O líder do DEM, José Agripino (RN), sugeriu que o Ministério Público investigue o esquema.
Base governista defende minha casa
Senadores da base governista defenderam o Minha Casa Minha Vida. O líder do governo no Congresso, José Pimentel (PT-CE), afirmou ter ficado "apreensivo" com a denúncia e disse que é preciso responsabilizar os autores da fraude. Mas, segundo o senador, o desenho do programa é "bem feito" e deve ser mantido:
- Fiquei muito apreensivo, até porque precisamos mudar profundamente a cultura empreendedora do Brasil. Temos uma denúncia. Temos de separar essa situação, ir a fundo para responsabilizar as pessoas que fizeram e, com isso, dar continuidade a esse projeto Minha Casa Minha Vida. O desenho é bem feito, tanto é que os vários analistas, independentemente de posição ideológica ou política, disseram e dizem que é um bom desenho.

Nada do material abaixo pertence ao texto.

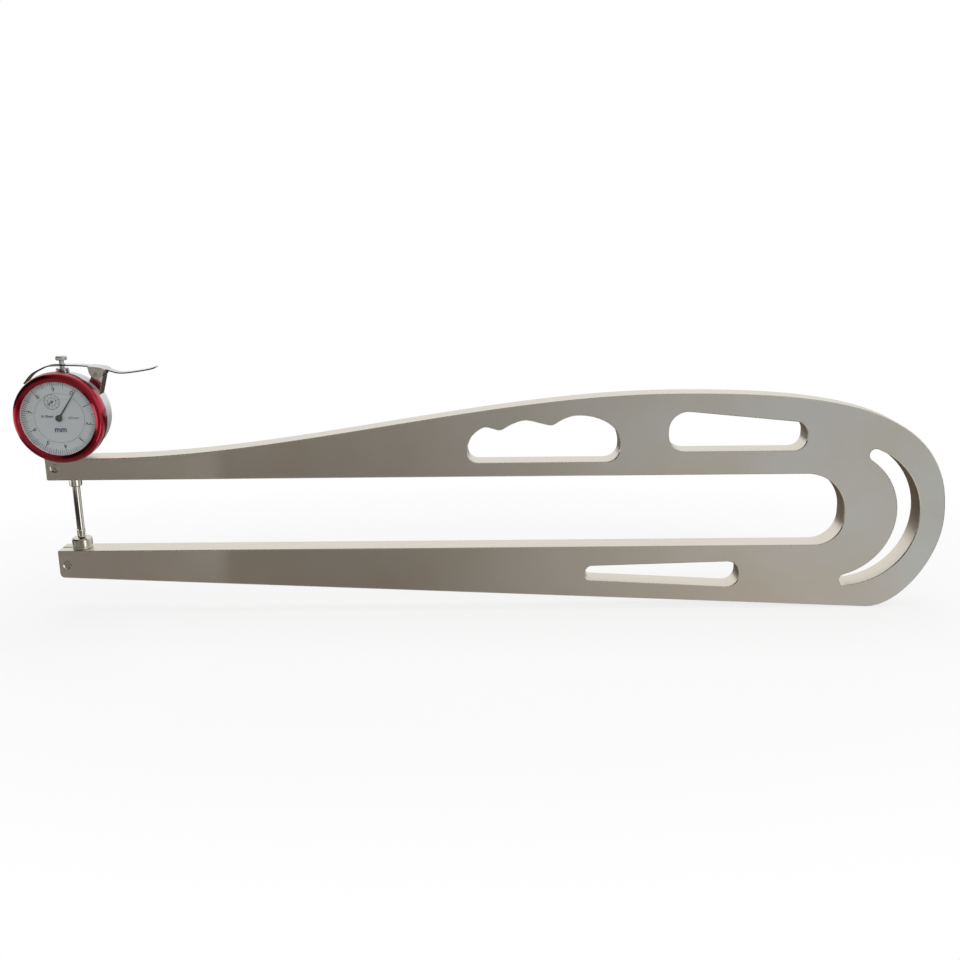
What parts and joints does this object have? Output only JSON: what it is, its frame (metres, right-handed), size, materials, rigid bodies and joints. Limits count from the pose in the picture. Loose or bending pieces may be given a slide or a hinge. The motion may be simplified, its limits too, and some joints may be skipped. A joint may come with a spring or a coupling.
{
  "type": "thickness gauge",
  "caption": "Deep-throat dial thickness gauge: a flat aluminium C-frame with a red-bezel dial indicator, lifting lever and long spindle over a round anvil.",
  "frame": {"origin": "centre of the anvil's measuring face, on the measuring axis", "axes": "+Z away from the anvil along the measuring axis, +X along the throat to its closed end, +Y from the dial to the back"},
  "size_m": [0.594, 0.0255, 0.1712],
  "materials": {
    "frame_aluminium": "bead-blasted, clear anodised",
    "screw_steel": "zinc plated",
    "ground_steel": "hardened and ground",
    "case_silver": "satin silver",
    "stem_steel": "polished",
    "chrome_parts": "bright chrome",
    "brass": "fine turned",
    "spring_steel": "blued",
    "dial_white": "matt enamel",
    "black_paint": "satin black",
    "red_anodised": "glossy red anodised",
    "clear_crystal": "polished acrylic"
  },
  "bodies": {
    "frame": {"frame_plate": "frame_aluminium", "gauge_clamp_screw": "screw_steel", "anvil_clamp_screw": "screw_steel", "anvil": "ground_steel", "gauge_case": "case_silver", "stem": "stem_steel", "top_bush": "chrome_parts", "back_cover": "case_silver", "back_cover_screws": "screw_steel", "main_plate": "brass", "plate_screws": "screw_steel", "movement_pillars": "brass", "movement_bridge": "brass", "bridge_screws": "screw_steel", "rear_cock": "brass", "rear_cock_screws": "screw_steel", "guide_rail": "brass", "spring_post": "screw_steel", "return_spring": "spring_steel", "hairspring": "spring_steel", "hairspring_stud": "brass", "dial_centre_disc": "dial_white", "bezel_snap_ring": "spring_steel", "lever_bracket": "chrome_parts", "bracket_screw": "screw_steel", "lever_pin": "stem_steel"},
    "plunger": {"spindle": "stem_steel", "extension_rod": "stem_steel", "contact_point": "ground_steel", "plunger_cap": "chrome_parts", "guide_pin": "screw_steel"},
    "counter": {"counter_arbor": "stem_steel", "counter_wheel": "brass", "small_hand": "black_paint"},
    "centre": {"centre_arbor": "stem_steel", "main_hand": "black_paint"},
    "hairspring_wheel": {"hairspring_wheel": "brass", "hairspring_arbor": "stem_steel"},
    "bezel": {"bezel": "red_anodised", "crystal": "clear_crystal", "spacer_ring": "case_silver", "dial_ring": "dial_white"},
    "lever": {"lifting_lever": "chrome_parts"}
  },
  "joints": [
    {"name": "plunger_slide", "type": "slide", "parent": "frame", "child": "plunger", "axis": [0, 0, 1], "range_m": [0, 0.01], "stiffness_N_per_m": 60, "springref_m": -0.01, "deforming": ["return_spring"]},
    {"name": "counter_spin", "type": "hinge", "parent": "frame", "child": "counter", "pos_m": [-0.00369, 0, 0.0935], "axis": [0, 1, 0], "range_deg": [-361, 1]},
    {"name": "centre_spin", "type": "hinge", "parent": "frame", "child": "centre", "pos_m": [0, 0, 0.0832], "axis": [0, 1, 0], "range_deg": [-10, 3610]},
    {"name": "hairspring_spin", "type": "hinge", "parent": "frame", "child": "hairspring_wheel", "pos_m": [0.00948, 0, 0.07773], "axis": [0, 1, 0], "range_deg": [-361, 1]},
    {"name": "bezel_turn", "type": "hinge", "parent": "frame", "child": "bezel", "pos_m": [0, 0, 0.0832], "axis": [0, 1, 0], "continuous": true},
    {"name": "lever_lift", "type": "hinge", "parent": "frame", "child": "lever", "pos_m": [0.0225, 0, 0.1092], "axis": [0, 1, 0], "range_deg": [-0.5, 26.5]}
  ],
  "couplings": [
    {"joint": "counter_spin", "follows": "plunger_slide", "rad_per_m": -628.32},
    {"joint": "centre_spin", "follows": "plunger_slide", "rad_per_m": 6283.2},
    {"joint": "hairspring_spin", "follows": "plunger_slide", "rad_per_m": -628.32},
    {"joint": "lever_lift", "follows": "plunger_slide", "rad_per_m": 44.6}
  ]
}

Mas, infelizmente, onde há a atuação humana, há algumas mentes que querem levar vantagem, e o nosso papel é contribuir para que esses espaços deixem de existir. Comungo com a necessidade de separar aqueles que querem ganho fácil daqueles empreendedores que, efetivamente, querem cumprir com o seu papel de empresários, de empreendedores que contribuem para a economia brasileira.